Victims appeared in court to testify against suspect Harley Freeman, 25, on Tuesday. Both said they knew the defendant.
Freeman is facing multiple charges, including aggravated robbery, in connection with the April 14 home invasion at 2202 Elder St. In January of 2015, police said Freeman was a suspect in a shooting on Lyndon Avenue, but he was not charged.
Prosecutor Kristen Spires spoke to residents of the Elder Street apartment about the night of the incident. Devonte Brown said three men broke down the door and came into his home, faces covered with bandanas, demanding money “or whatever (he) had.”
Freeman, he said, had a firearm.
Mr. Brown told Judge Clarence Shattuck he fought with all three men, but sustained no serious injuries. He said during the fight, all the bandanas came off. Freeman, the witness said, was once his friend.

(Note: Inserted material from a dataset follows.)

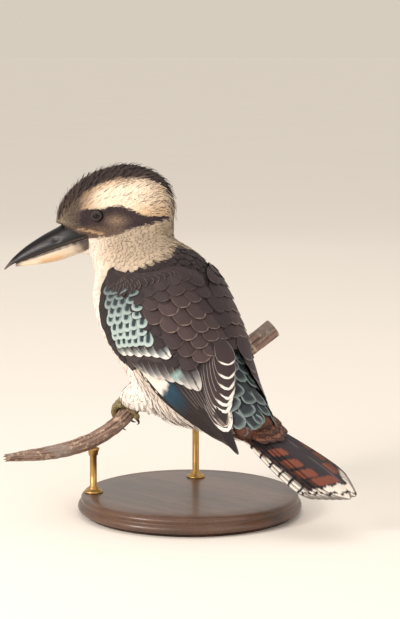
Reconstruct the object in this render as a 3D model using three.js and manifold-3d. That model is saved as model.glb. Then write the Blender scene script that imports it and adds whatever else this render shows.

Prosecutor Spires also spoke to Mr. Brown’s girlfriend, who was living with him at the time of the incident. She said the men “put (her) on the ground” and started fighting with Mr. Brown before they began “ransacking the whole house.”
She told the judge the suspects tried to take some watches, but did not get anything. She said Freeman grabbed a television, but fell down the stairs on the way out and left it.
It was there, in the stairwell, she said, that the first shot was fired. Mr. Brown told the judge two more shots were fired about 50 yards from his residence as the suspects were fleeing toward a blue Jeep Cherokee, identified by the girlfriend as belonging to the defendant.
“I know it is Harley’s Jeep because he had drove it over to the house before,” she said.
She told the judge Freeman had been to their house in Red Bank on multiple occasions. She also said one of the other suspects, “JB,” had come over to their apartment about two or three weeks prior to the incident.
“Harley brought him over as a friend,” she said.
Jason Delane “JB” Brown, 42, was also charged with aggravated robbery and criminal conspiracy for the Elder Street home invasion.